2. The operating mechanism of claim 1 wherein said charging means further comprises second means driven by said drive screw.

3. The operating mechanism of claim 2 wherein said second means comprises a member including a threaded aperture arranged for cooperation with said drive screw.

4. The operating mechanism of claim 1 wherein said housing is generally cylindrical.

5. An operating mechanism for operating an electrical protective device comprising a housing, an output member extending from said housing, energy storage means capable of being charged and storing energy for moving the operating member between closed and open positions, and operating means movable between open and closed operating positions for charging said energy storage means and discharging said energy storage means to rapidly move said operating member from a closed position to an open position, said operating means further comprising charging means responsive to a charging input for translating a low force input into a high force input, said charging means comprising first rotatable means responsive to said charging input and a drive screw driven by said first rotatable means.

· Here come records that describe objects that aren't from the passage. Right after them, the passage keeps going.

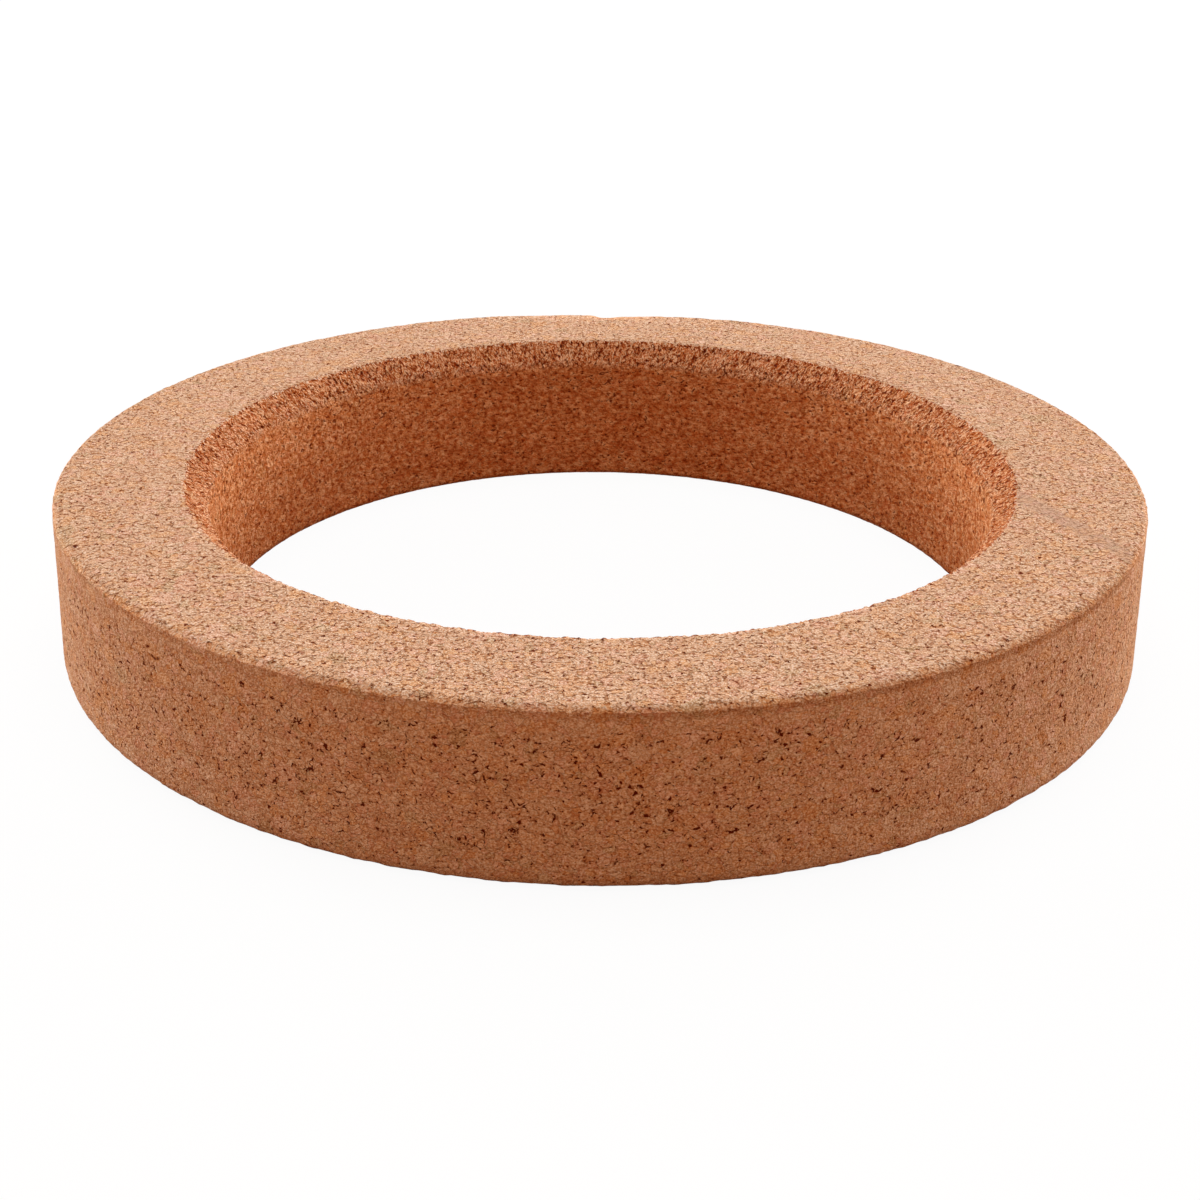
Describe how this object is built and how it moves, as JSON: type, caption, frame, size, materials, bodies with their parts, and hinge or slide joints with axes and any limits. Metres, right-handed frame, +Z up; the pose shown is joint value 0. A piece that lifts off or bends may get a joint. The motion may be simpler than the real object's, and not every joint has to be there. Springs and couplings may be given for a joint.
{
  "type": "cork ring",
  "caption": "Flat pressed-cork ring with a straight bore and a bevelled seat at the top, a bench stand for round-bottom flasks.",
  "frame": {"origin": "centre of the base, on the bore's axis", "axes": "+Z up along the bore's axis, out through the bevelled seat; +Y towards the nick in the rim"},
  "size_m": [0.2016, 0.2016, 0.03],
  "materials": {
    "cork": "matte pressed cork, sanded on top and outside, torn at the bevel"
  },
  "bodies": {
    "root": {"cork_ring": "cork"}
  },
  "joints": []
}
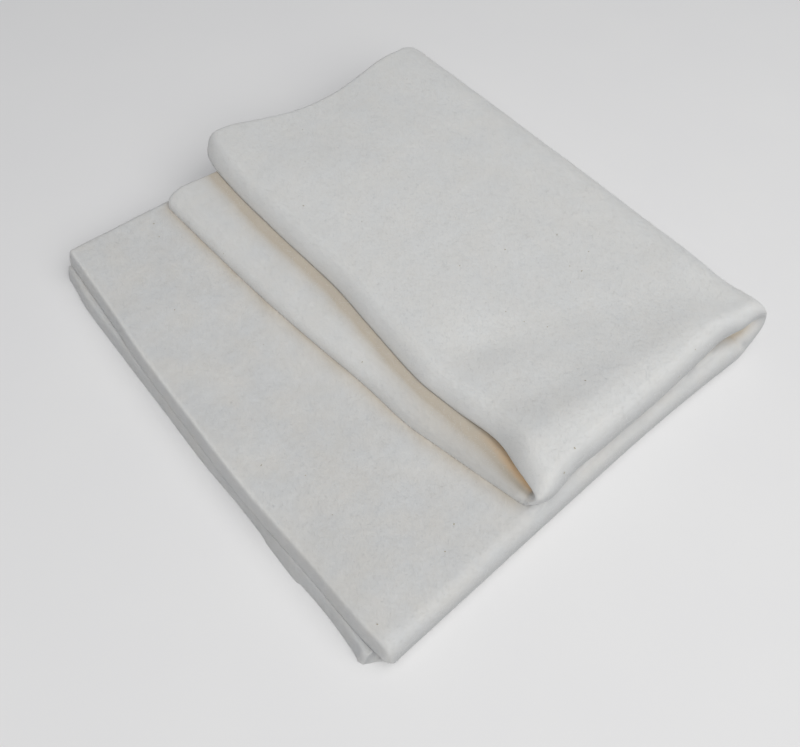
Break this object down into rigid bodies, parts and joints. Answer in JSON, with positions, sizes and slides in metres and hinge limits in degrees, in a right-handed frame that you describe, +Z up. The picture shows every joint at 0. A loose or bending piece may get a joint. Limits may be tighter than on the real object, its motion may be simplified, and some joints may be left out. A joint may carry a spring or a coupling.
{
  "type": "folded wool wadding",
  "caption": "Cut length of thick, soft wool wadding, doubled lengthwise and then folded across, with its upper flap set back from the cut ends of the base.",
  "frame": {"origin": "middle of the bounding box on the table plane", "axes": "+X along the long fold towards the cross fold, +Y from the long fold towards the open side edges, +Z up through the layers"},
  "size_m": [0.2492, 0.265, 0.0409],
  "materials": {
    "wool": "off-white carded wool fibre, dull and faintly mottled"
  },
  "bodies": {
    "root": {"folded_wadding": "wool"}
  },
  "joints": []
}
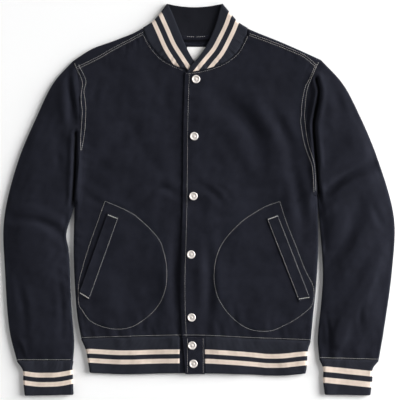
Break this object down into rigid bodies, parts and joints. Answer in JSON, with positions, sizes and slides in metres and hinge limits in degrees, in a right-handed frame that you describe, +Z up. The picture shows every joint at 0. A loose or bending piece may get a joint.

6. The operating mechanism of claim 5 wherein said charging means further comprises second means driven by said drive screw.

7. The operating mechanism of claim 6 wherein said second means comprises a member including a threaded aperture arranged for cooperation with said drive screw.

8. A single-pole circuit interrupter comprising a sealed housing containing a pressurized gas, relatively movable contacts and operating means for operating said relatively movable contacts, said operating means being responsive to a low-speed rotational charging input, said operating means comprising energy storage means capable of being charged and storing operating energy and charging means responsive to said low-speed rotational charging input for charging said energy storage means.

9. The arrangement of claim 8 wherein said charging means comprises first means for converting rotational movement to translational movement.

10. The arrangement of claim 9 wherein said first means converts a low force multi-turn rotational input into a high force translational output.